Vatandaşlar evinde hatim indiriyor, ondan sonra hocaya söyleyip cuma namazından önce 5 dakika kadar hatim duası yapılıyor - benim bildiğim ibadet de gizli, kabahat da...

Hatmimi evimde indirdim ise duamı da kendim yaparım ve Allah’tan da niyazlarda bulunurum - bunu bu kadar ön plana getirmek doğru mu, hatta cemaatin vakti alındığı için ters bir davranış değil mi? Peygamberimizin böyle bir uygulaması var mı idi?

Ä°kinci sorum:

Son zamanlarda herkes camii yaptırmak için büyük faaliyet içine girdi, benim camiye karşı olduğumu zannetmeyin, ama okulların ve hastanelerin eksikliği hissedilirken, aynı mahallede iki, üç camiye gerek olmadığı fikrindeyim. Hatta çoğu camiiler cemaat bulamadığı için çok üzücü durumda - tabii bir mahallenin cemaati iki veya üç camiye bölünürse, olacağı budur.

Ayrıca en mühimi, camiinin içinde torba ile para topluyorlar (ve paranın kullanımı hakkında hiçbir açıklama yapılmıyor !). Böyle bir uygulamaya Türkiye’de daha hiç şahit olmadım – Avrupa’da niye bu kadar yaygın? Ne için bunun önüne geçilemiyor?

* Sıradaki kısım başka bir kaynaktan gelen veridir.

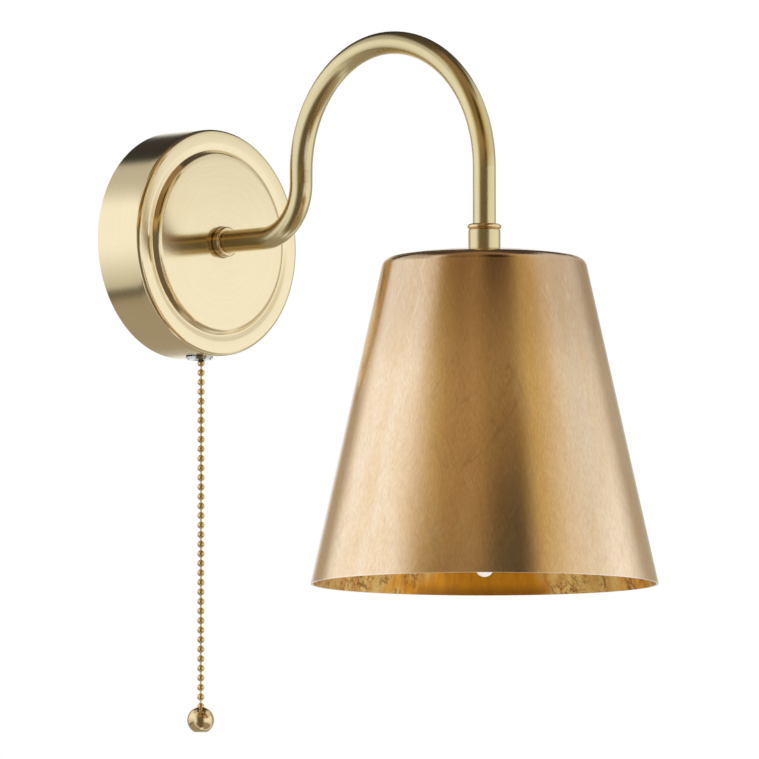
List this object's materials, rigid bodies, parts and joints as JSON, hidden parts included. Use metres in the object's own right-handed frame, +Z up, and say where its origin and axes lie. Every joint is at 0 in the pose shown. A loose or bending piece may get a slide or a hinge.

Tekrar yanlış anlaşılmasın: elbette camilerin giderleri de var, ama tabiî ki gelirleri de (misal olarak camii binasında kirada olan dükkânlar). Birincisi, gelir ve giderlerin tamamıyla açıklanması, cemaatin aklında oluşan büyük soru işaretlerini yok eder, ikincisi, cemaati (bilhassa cuma günleri) namazdan evvel sıra sıra para torbası ile dolaşarak adeta şantaj etmeleri son derece rahatsız ediyor. Durumu kötü olan arkadaşlar çok zor durumda kalıp mahcup oluyorlar misal olarak.

Tabiî ki camilerin yazdığım kira gelirlerinin üzerinde daha ayrıntılı gelir kaynakları var, mesela hac organizasyonu, umre, kurban gibi gelirler. Detaylarını bilmiyorum, ama tahminime göre Avrupa birliğinden "entegrasyon" konusunda da kolaylıklar yaratılıyor (vergi düşürülmesi vs.), belki de gençliği iyi yöneltme konusunda para yardımı bile mümkün.

Üçüncü sorum:

Ezandan sonra bir dua yapılıyor, bu duada peygamberimize salat-ü selam getiriliyor. Onun zamanında böyle bir uygulama var mıydı? Ben Peygamberimizin kendisine övgüler ettirdiğine inanmıyorum.

Bu mevzularda beni aydınlatırsanız ben de belki yüzlerce insani aydınlatacağım, bu sayede hem siz, hem ben sevap kazanmış olacağız İnşallah. Selam ve saygılarımla. Raci T.

Cevap: Sorularınızın cevabı zaten kendi içinde var. Benim ekleyeceğim bir şey yok. Düşüncenizde haklısınız ama maalesef her konuda olduğu gibi din işinde de rant ve öne çıkma, kendini gösterme ön plana çıkmaya başladı. Ne deseniz yararsız. Çünkü bu halk bildiğinden vazgeçmez. O ille hatim okuduğunu halka ilan edecek. Öyle olunca Allah'ın daha çok kabul edeceğini sanıyor. Öyle şartlandırılmışlar bir kere.

Peygamberimiz ve arkadaşları, hiç hatim duâsı diye bir duâ yapmadılar. Asırlar geçtikçe hatim duâsı uygulaması yayıldı topluma; özellikle Türk halkına. Uzun süre kaldığım Arabistan’da böyle bir uygulamaya rastlamadım. Çünkü onlar bid’atlere karşıdırlar. Bu yüzdendir ki her Kur’ân okunuşunu Fatiha ile kapatmayı da kabul etmezler. Gerçekten Kur’ân okumayı Fatiha ile kapatmanın bir anlamı yoktur. Ama insanları alışkanlıklarından vazgeçirmek kolay değildir.

Ezandan sonra yapılacağı öğütlenen o dualar, en sağlam denilen hadis kitaplarında var ama ben de Peygamber'in kendisine böyle dua ettirilmesini öğütlediği ve hele kendi kendisine salât ve selam okuduğu kanısında değilim. Zaten bundan 30 40 yıl önce camilerde böyle dua edilmezdi. Bilen içinden dua eder veya etmezdi. Yani böyle yaygın bir gelenek yoktu. Ama şimdi bunu sanki ezanın gereğiymiş gibi müezzinler komutla yaptırmaya başladılar. Bid'at üzerine bid'at. Her gün dine yeni bid'atler yani uydurma katmalar ekleniyor.